◆ **Data section**
---------------

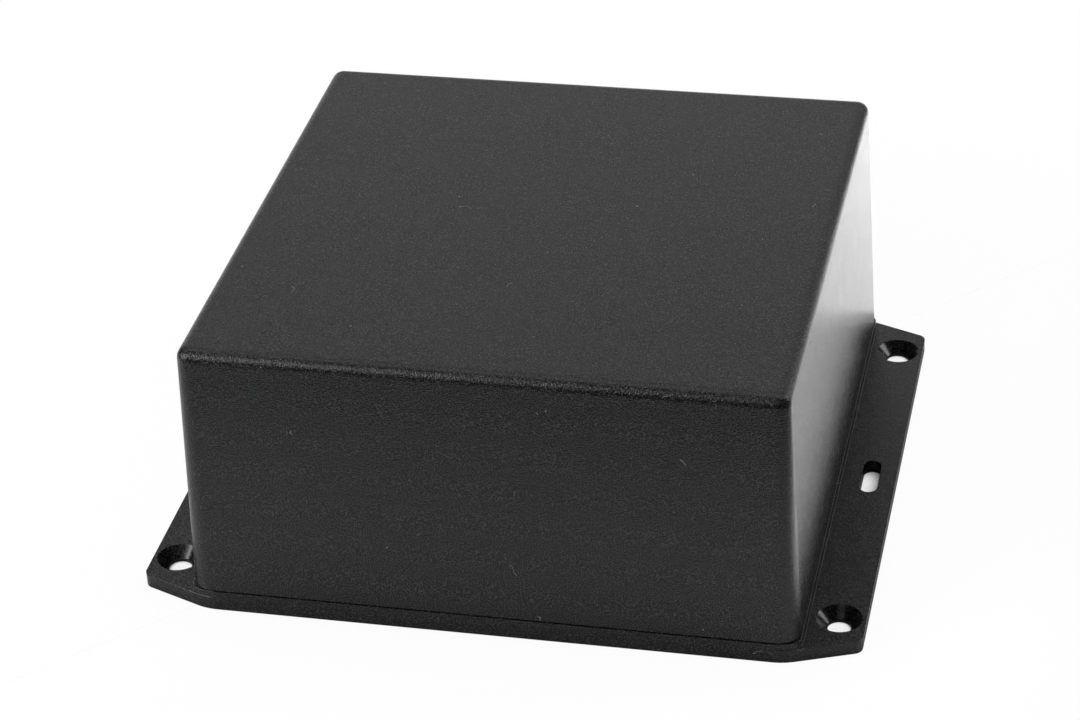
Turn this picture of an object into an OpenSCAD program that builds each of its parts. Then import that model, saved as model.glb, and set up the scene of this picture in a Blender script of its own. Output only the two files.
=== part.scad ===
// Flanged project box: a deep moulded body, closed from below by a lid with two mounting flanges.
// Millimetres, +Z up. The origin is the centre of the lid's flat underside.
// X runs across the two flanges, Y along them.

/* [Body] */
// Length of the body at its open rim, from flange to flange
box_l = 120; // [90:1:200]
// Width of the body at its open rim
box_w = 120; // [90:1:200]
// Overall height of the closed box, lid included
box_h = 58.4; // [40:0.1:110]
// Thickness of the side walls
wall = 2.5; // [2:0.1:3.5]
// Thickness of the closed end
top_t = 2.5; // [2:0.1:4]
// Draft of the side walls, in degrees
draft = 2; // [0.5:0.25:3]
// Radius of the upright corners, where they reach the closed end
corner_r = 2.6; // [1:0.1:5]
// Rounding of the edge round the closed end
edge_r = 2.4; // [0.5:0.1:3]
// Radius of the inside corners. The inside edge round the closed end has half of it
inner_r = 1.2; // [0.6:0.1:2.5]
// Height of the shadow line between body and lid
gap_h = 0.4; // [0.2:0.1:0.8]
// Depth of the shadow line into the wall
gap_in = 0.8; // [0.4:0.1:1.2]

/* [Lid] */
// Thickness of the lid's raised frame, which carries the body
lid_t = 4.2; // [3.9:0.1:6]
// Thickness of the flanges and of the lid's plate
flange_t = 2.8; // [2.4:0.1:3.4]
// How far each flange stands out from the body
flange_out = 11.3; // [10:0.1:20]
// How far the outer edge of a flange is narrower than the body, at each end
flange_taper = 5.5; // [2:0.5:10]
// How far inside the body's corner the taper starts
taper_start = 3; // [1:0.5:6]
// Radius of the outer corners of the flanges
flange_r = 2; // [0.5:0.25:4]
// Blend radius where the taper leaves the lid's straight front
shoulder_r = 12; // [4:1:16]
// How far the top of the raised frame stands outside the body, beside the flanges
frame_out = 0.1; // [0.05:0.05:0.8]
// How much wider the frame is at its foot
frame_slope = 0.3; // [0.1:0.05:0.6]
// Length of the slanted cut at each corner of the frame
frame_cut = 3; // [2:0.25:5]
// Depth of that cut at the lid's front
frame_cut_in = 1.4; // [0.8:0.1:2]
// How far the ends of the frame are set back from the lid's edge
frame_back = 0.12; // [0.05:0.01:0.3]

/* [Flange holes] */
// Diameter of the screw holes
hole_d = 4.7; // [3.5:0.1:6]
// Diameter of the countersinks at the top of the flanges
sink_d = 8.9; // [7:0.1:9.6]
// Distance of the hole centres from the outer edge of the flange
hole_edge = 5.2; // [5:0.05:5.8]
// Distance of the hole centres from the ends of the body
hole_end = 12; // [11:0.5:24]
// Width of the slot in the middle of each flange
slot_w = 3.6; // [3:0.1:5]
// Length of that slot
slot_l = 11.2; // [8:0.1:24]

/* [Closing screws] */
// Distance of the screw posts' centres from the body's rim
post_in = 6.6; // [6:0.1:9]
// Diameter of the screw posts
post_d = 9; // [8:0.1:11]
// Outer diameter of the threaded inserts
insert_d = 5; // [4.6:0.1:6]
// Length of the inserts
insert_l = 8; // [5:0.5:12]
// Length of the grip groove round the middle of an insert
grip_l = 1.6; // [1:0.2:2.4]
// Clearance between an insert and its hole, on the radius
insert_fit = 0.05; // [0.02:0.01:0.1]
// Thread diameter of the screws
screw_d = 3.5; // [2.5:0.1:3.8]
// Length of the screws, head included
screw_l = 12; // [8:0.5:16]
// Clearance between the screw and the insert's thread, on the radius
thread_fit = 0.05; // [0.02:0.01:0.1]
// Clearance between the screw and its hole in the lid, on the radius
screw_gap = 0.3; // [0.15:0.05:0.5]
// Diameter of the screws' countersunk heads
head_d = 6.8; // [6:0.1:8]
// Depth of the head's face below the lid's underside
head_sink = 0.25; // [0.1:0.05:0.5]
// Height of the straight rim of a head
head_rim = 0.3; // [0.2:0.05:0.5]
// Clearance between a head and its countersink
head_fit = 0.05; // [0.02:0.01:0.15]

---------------

◆ **Your objective**
Which lines of the data above contain "that"? Copy each one.

◆ **Solved exercise**
Turn this picture of an object into an OpenSCAD program that builds each of its parts. Then import that model, saved as model.glb, and set up the scene of this picture in a Blender script of its own. Output only the two files.
// Depth of that cut at the lid's front
// Length of that slot